Applying its assessment of these factors, the Agency can and has found that control in fact does not reside with Canadians even when voting interests held by non-Canadians are limited to 25%. McMillan LLP acted recently as counsel for a Chinese investor seeking approval of its proposed acquisition of a 25% voting interest, and a total economic interest of 49%, in Harbour Air Seaplanes. The application was filed and processed on a confidential basis. However, we can report that the Agency ultimately approved the investment, but only following a careful examination of the factors potentially affecting control to assess whether control in fact remained with Canadians and to ensure that there was no prospect that any of those factors might allow control to be influenced by the foreign investor.

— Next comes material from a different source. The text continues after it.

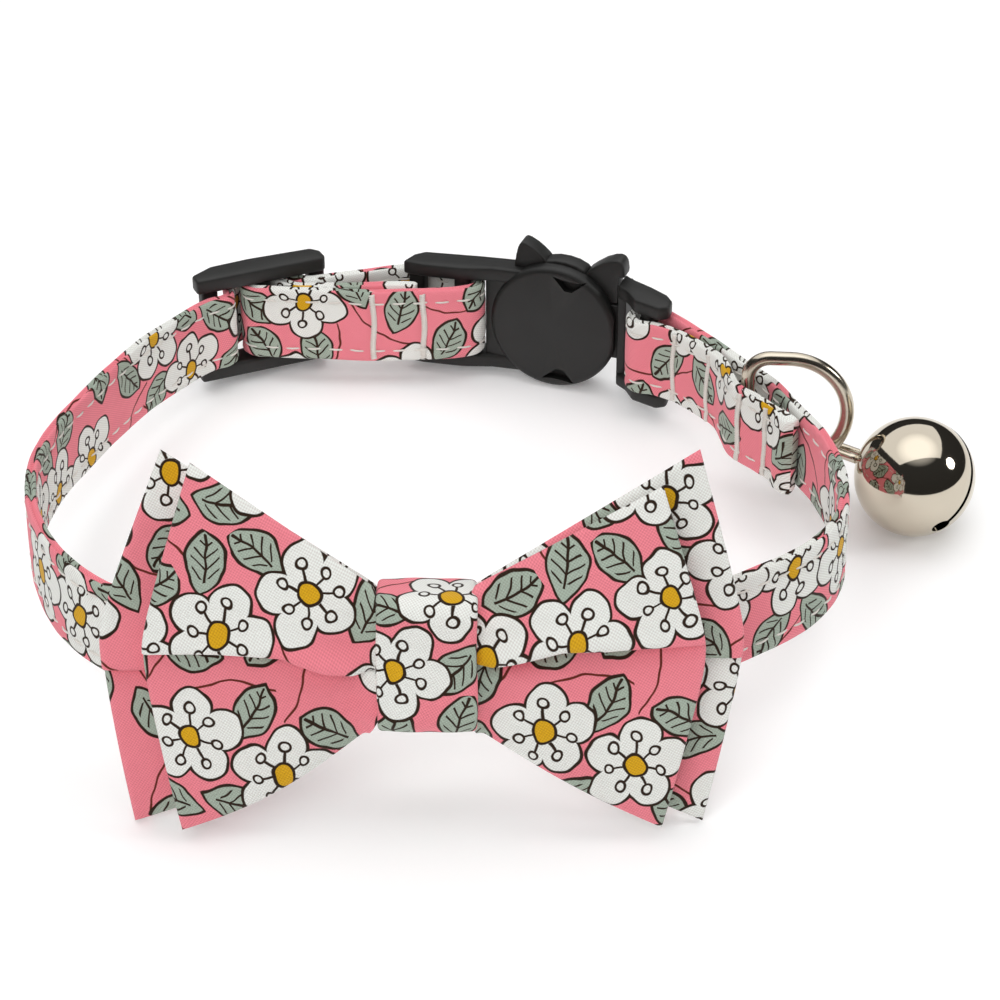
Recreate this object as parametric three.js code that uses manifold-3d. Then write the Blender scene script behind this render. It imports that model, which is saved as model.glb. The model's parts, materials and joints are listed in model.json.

Accordingly, it is difficult to see how the proposed increase in the threshold for voting interest to 49% will have the desired effect of facilitating an increase in investment by foreigners in Canadian airlines. Given the broad range of factors that the Agency will consider in assessing whether control in fact resides with Canadians as required by the CTA, allowing non-Canadians to hold 49% of the voting interests is not helpful. In fact, the challenge for a Canadian airline to demonstrate ‘control in fact’ by Canadians will be even more daunting if 49% of its voting interests are held by foreigners. The hard question now is how the government will deal with the real issue of ‘control in fact’.